Copy verbatim the material from its first line to the line that holds "from build123d import *", including that line.

***

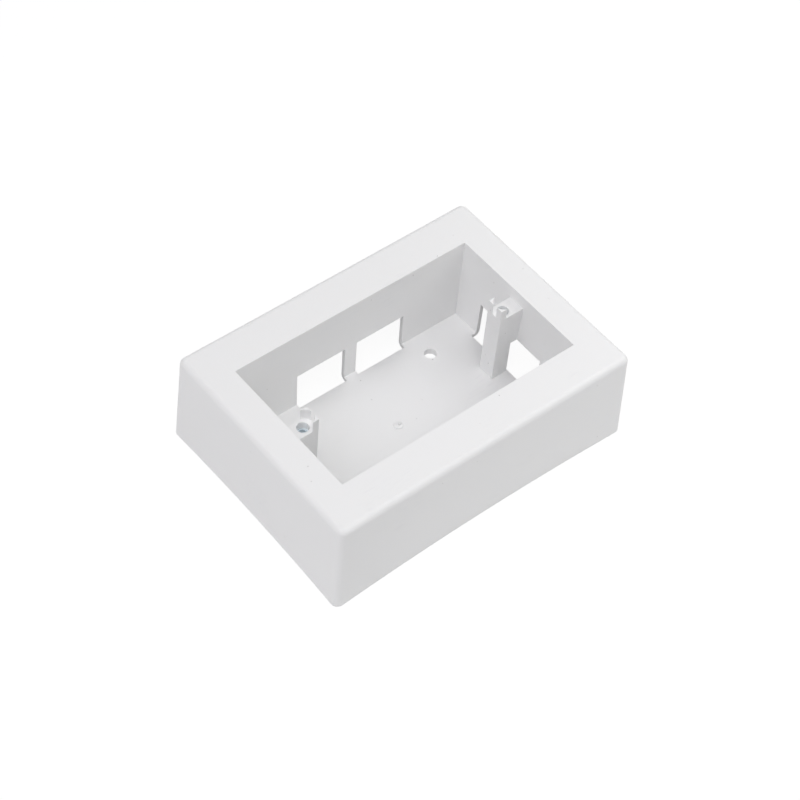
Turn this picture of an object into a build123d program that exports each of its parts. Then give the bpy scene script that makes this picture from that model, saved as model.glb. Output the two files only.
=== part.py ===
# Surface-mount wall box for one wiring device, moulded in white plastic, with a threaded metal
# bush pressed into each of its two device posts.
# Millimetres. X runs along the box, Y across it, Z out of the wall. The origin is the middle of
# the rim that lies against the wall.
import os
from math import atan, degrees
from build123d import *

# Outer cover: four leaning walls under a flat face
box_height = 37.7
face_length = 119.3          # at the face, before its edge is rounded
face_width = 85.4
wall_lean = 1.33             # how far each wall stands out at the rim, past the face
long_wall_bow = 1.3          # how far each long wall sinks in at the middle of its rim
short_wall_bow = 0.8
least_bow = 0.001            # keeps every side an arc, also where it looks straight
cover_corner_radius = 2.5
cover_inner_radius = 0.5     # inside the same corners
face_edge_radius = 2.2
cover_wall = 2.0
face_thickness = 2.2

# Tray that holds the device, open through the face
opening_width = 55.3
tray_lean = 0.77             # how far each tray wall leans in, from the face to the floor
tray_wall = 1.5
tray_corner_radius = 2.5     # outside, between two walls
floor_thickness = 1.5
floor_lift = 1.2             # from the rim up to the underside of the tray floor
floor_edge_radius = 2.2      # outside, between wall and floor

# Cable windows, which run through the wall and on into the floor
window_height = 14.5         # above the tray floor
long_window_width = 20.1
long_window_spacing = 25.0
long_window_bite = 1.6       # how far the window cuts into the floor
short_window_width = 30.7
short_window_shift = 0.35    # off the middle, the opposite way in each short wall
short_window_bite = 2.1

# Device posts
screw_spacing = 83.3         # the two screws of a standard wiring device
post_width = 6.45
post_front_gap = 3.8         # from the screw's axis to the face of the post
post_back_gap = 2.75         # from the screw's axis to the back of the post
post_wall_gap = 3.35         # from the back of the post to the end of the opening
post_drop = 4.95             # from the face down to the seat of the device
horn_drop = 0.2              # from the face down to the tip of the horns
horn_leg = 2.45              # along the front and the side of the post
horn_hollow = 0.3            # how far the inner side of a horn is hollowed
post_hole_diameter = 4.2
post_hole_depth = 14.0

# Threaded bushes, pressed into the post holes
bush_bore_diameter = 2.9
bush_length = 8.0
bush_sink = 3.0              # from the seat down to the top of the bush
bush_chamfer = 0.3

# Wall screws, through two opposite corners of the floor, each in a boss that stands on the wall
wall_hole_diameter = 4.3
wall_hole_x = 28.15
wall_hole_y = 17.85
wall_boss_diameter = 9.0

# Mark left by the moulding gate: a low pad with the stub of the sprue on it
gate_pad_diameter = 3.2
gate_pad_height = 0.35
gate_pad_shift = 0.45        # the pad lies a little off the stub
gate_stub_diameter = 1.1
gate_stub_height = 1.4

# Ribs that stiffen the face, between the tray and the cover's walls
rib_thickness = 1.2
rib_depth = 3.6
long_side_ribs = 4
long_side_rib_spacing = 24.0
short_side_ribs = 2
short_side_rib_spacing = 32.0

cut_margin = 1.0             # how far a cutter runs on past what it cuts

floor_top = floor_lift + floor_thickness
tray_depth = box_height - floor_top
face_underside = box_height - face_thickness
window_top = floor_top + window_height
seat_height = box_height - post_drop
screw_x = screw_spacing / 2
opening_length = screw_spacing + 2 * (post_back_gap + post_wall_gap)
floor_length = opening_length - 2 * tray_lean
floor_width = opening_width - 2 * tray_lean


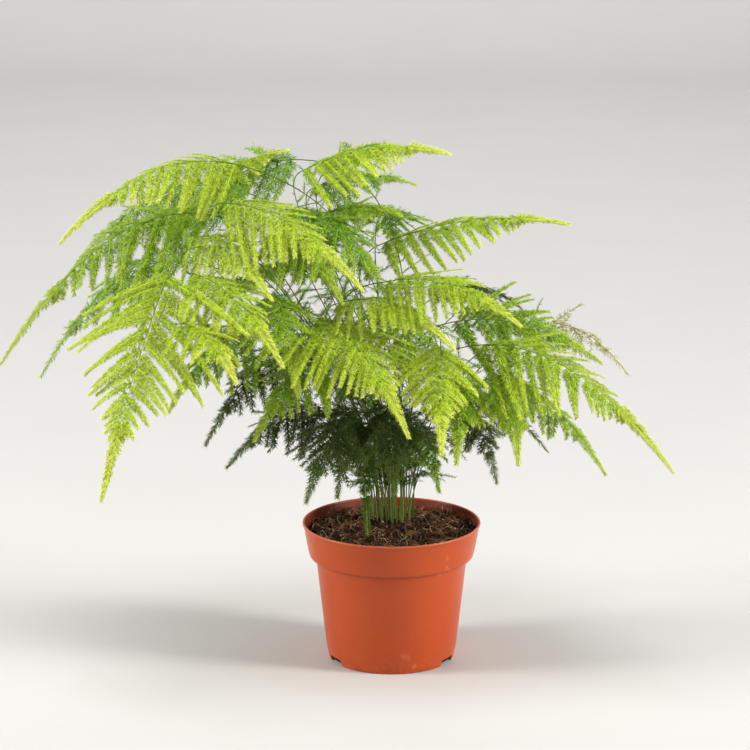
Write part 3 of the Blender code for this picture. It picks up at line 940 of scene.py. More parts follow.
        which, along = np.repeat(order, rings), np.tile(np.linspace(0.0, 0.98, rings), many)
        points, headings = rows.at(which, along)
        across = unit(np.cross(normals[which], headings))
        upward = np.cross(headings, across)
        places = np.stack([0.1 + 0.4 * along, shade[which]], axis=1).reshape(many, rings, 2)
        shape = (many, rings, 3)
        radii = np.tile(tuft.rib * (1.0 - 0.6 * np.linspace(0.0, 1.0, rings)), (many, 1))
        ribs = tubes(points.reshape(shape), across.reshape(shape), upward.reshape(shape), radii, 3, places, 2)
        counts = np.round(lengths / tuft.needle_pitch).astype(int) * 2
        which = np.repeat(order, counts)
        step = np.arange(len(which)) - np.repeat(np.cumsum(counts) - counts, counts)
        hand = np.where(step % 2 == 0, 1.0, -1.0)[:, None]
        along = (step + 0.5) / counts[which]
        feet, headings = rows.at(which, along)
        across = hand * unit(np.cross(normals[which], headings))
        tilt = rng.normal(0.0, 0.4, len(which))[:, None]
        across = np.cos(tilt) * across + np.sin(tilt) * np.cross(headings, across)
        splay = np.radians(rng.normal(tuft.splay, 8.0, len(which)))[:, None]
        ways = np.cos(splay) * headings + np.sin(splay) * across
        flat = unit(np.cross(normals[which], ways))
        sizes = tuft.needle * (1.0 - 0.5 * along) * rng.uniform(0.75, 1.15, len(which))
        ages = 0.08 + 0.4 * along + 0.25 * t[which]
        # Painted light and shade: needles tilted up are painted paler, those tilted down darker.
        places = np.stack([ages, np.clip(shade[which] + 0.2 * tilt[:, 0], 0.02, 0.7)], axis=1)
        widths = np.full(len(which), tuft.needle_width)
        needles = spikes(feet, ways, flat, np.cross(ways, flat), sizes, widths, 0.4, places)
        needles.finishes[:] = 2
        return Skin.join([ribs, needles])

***

Answer to this task:
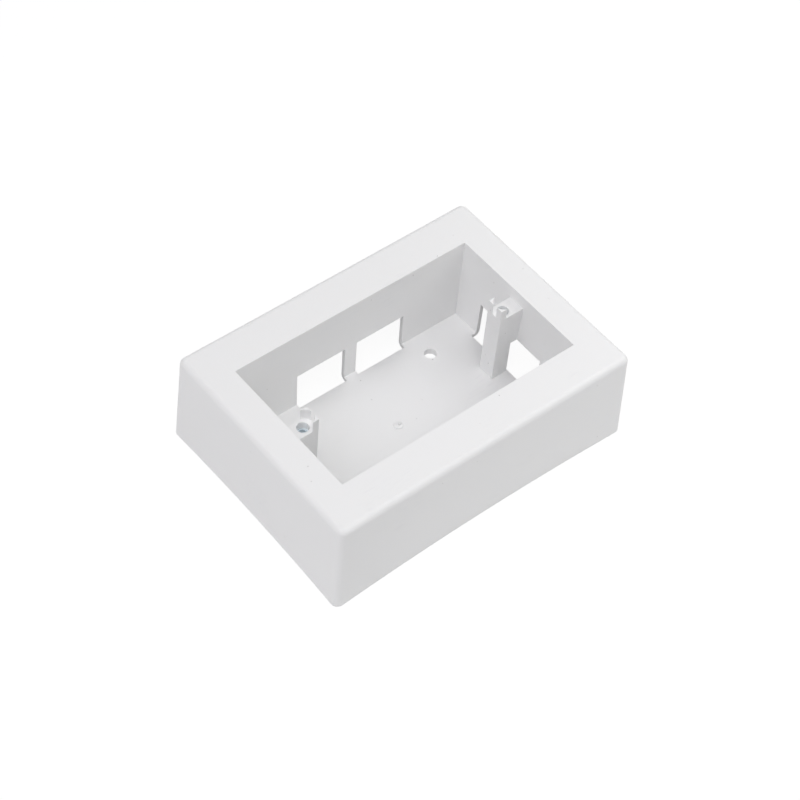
Turn this picture of an object into a build123d program that exports each of its parts. Then give the bpy scene script that makes this picture from that model, saved as model.glb. Output the two files only.
=== part.py ===
# Surface-mount wall box for one wiring device, moulded in white plastic, with a threaded metal
# bush pressed into each of its two device posts.
# Millimetres. X runs along the box, Y across it, Z out of the wall. The origin is the middle of
# the rim that lies against the wall.
import os
from math import atan, degrees
from build123d import *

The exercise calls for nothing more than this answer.